**Given material**:
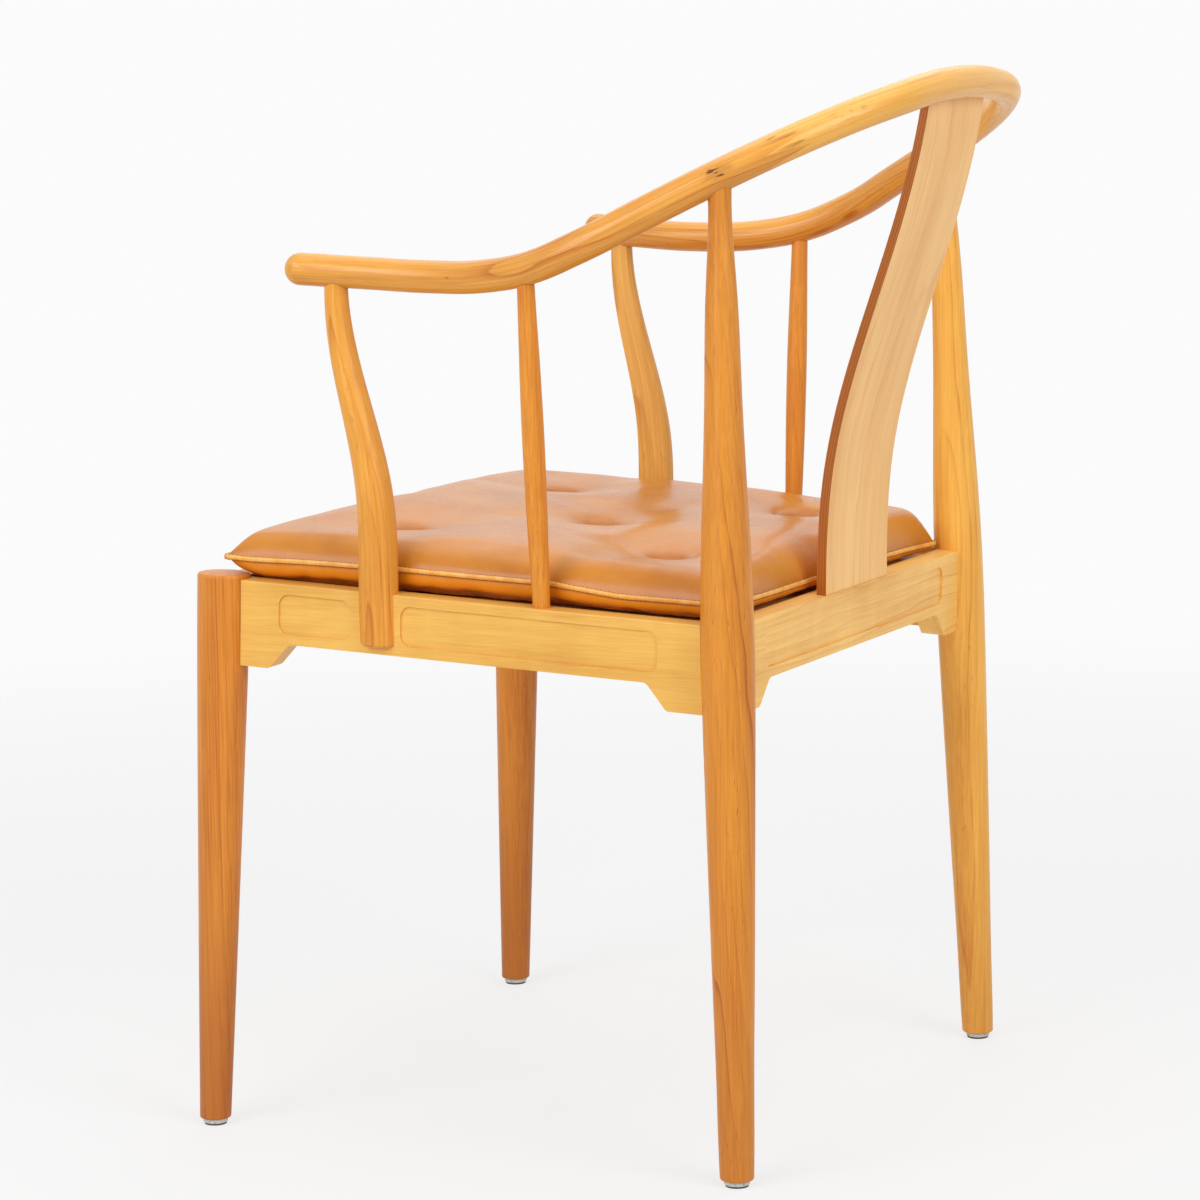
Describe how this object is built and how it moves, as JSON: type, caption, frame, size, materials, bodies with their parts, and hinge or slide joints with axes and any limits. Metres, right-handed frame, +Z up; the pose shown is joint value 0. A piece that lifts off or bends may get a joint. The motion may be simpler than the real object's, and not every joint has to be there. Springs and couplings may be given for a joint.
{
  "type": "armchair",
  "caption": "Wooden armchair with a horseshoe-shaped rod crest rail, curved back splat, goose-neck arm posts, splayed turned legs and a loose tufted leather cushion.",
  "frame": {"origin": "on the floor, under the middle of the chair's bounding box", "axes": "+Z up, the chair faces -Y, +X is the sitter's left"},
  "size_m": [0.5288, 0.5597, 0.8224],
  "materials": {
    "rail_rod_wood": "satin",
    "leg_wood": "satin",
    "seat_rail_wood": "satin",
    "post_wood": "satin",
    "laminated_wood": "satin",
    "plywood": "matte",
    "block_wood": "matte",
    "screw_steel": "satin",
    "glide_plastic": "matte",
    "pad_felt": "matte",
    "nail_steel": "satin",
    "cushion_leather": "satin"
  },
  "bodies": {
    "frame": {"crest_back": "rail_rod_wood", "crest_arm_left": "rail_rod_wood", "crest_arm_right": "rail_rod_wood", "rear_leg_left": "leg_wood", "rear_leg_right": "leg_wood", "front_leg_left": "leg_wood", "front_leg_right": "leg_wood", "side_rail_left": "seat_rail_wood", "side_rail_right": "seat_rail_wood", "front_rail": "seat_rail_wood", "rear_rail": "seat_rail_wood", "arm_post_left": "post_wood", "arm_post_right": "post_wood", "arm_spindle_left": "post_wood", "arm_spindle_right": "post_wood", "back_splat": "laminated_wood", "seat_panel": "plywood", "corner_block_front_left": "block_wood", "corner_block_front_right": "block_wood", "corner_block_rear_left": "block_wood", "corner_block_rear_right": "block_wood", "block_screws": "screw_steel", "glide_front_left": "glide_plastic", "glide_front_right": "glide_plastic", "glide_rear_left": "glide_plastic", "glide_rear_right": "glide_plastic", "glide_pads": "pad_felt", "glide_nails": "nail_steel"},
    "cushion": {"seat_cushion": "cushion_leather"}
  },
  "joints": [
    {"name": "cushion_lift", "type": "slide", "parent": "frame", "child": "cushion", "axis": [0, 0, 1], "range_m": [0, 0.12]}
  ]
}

**Stated problem**:
Nothing but a number is needed here: how many lines hold the string "bodies"?

**Complete response**:
2